The displaced residents are concerned whether the gas leak may have saturated the homes and yards with toxins that could affect their health, rather than flammability issues.

PCR did hire a company to conduct a human health risk assessment in the neighborhood, which deemed it safe for reoccupancy.

"In light of testing PCR did and the fire department's letter (lifting the ban), PCR decided that while they will continue offering security at the homes, they will end providing the funding," said Larry Pickett, spokesman for PCR.

The families wanted a second opinion from an independent source paid for by the county.
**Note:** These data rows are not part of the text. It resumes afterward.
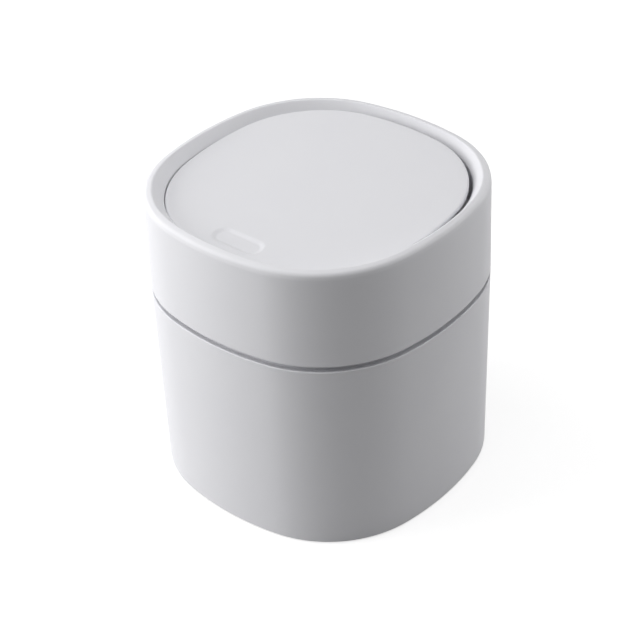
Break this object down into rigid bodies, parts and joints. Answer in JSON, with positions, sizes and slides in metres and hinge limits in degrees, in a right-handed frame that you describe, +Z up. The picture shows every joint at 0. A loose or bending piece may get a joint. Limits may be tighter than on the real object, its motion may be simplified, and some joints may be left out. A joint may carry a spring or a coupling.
{
  "type": "push top countertop bin",
  "caption": "Small countertop bin: bow-sided square bucket and a lift-off cover, with a recessed lid that pops up when its front edge is pressed.",
  "frame": {"origin": "middle of the base, on the surface that the feet stand on", "axes": "+Z up, -Y towards the lid's press mark (front), +Y towards the lid's hinge (rear), +X to the right seen from the front"},
  "size_m": [0.15, 0.15, 0.1524],
  "materials": {
    "shell": "fine moulded matte",
    "inner_shell": "moulded matte",
    "latch_plastic": "moulded acetal, satin",
    "foot_rubber": "matte",
    "pin_steel": "drawn wire, plain",
    "screw_steel": "zinc plated",
    "magnet_nickel": "nickel plated"
  },
  "bodies": {
    "bucket": {"bucket": "shell", "foot_front_left": "foot_rubber", "foot_front_right": "foot_rubber", "foot_rear_left": "foot_rubber", "foot_rear_right": "foot_rubber"},
    "cover": {"collar": "shell", "seat_ring": "inner_shell", "ring_screws": "screw_steel", "hinge_pin_left": "pin_steel", "hinge_pin_right": "pin_steel", "hinge_spring_left": "pin_steel", "hinge_spring_right": "pin_steel", "latch_housing": "latch_plastic", "latch_screws": "screw_steel", "latch_spring": "pin_steel", "lid_buffer_left": "foot_rubber", "lid_buffer_right": "foot_rubber"},
    "catch": {"latch_plunger": "latch_plastic", "catch_magnet": "magnet_nickel"},
    "lid": {"lid_panel": "shell", "lid_pan": "inner_shell", "striker_plate": "screw_steel", "striker_screws": "screw_steel"}
  },
  "joints": [
    {"name": "cover_lift", "type": "slide", "parent": "bucket", "child": "cover", "axis": [0, 0, 1], "range_m": [0, 0.035]},
    {"name": "latch_press", "type": "hinge", "parent": "cover", "child": "catch", "pos_m": [0, 0.04612, 0.14511], "axis": [-1, 0, 0], "range_deg": [-1.3, 1.5], "stiffness_Nm_per_rad": 2.5, "springref_deg": 0.6, "deforming": ["latch_spring"]},
    {"name": "lid_open", "type": "hinge", "parent": "catch", "child": "lid", "pos_m": [0, 0.04612, 0.14511], "axis": [-1, 0, 0], "range_deg": [0, 52]}
  ]
}
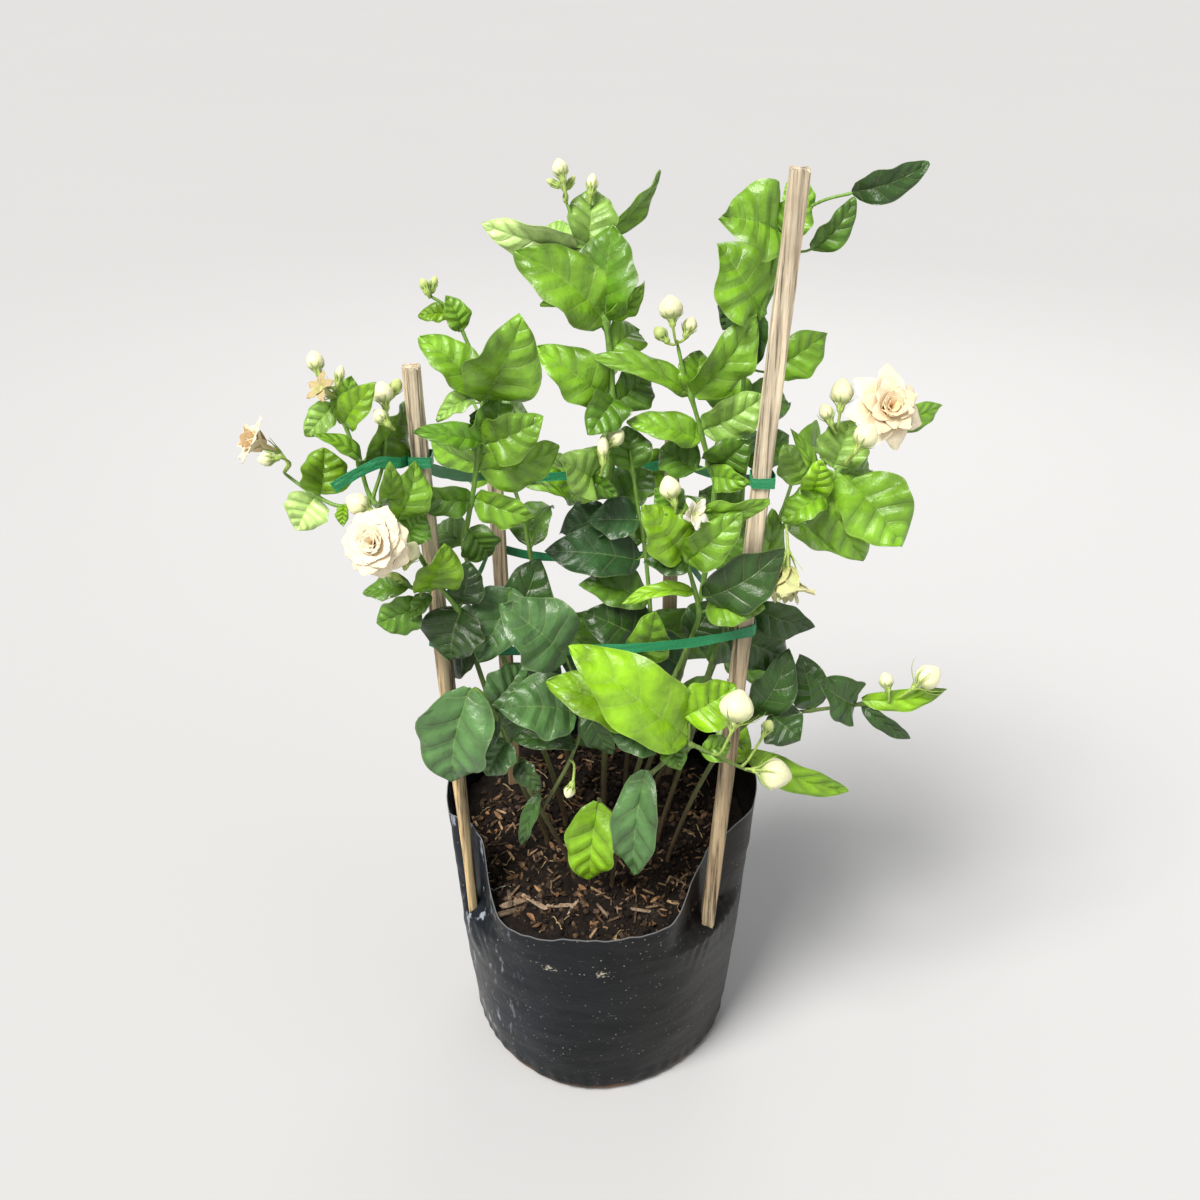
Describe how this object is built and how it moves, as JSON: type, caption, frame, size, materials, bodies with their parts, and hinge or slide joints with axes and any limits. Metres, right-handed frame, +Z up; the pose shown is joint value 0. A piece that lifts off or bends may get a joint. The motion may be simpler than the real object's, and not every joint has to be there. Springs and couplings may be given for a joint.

The county agreed and hired an outside company, but that testing has not finished.

Kern County Supervisor Leticia Perez said Wednesday she hoped the testing would be completed by the end of the month.

Despite residents' ongoing health concerns, the county will not pay for the evacuees' temporary housing because the evacuation mandate has been lifted.

"The county has no obligation to pay for housing," said Perez. "Nor is that on the table."

But, if the residents do not want to go home until testing is complete, Perez vowed to raise money for them to stay in temporary housing.

"I have said I will not let them be homeless," Perez said. "I will go out and raise money, but the county will not be involved that.

"I wouldn't take my son back there until I was sure."

Even before March's mandatory evacuation, residents had complained of headaches and nosebleeds for up to two years prior the discovery of the pipeline leak. It's unknown how long the line was leaking.

After more than seven months living outside their homes, residents said their symptoms have stopped.

Yesenia Lara, an evacuee, said her family does not want to go home without reassurance that it is safe.

"(Without support) we would not have a choice though," Lara said.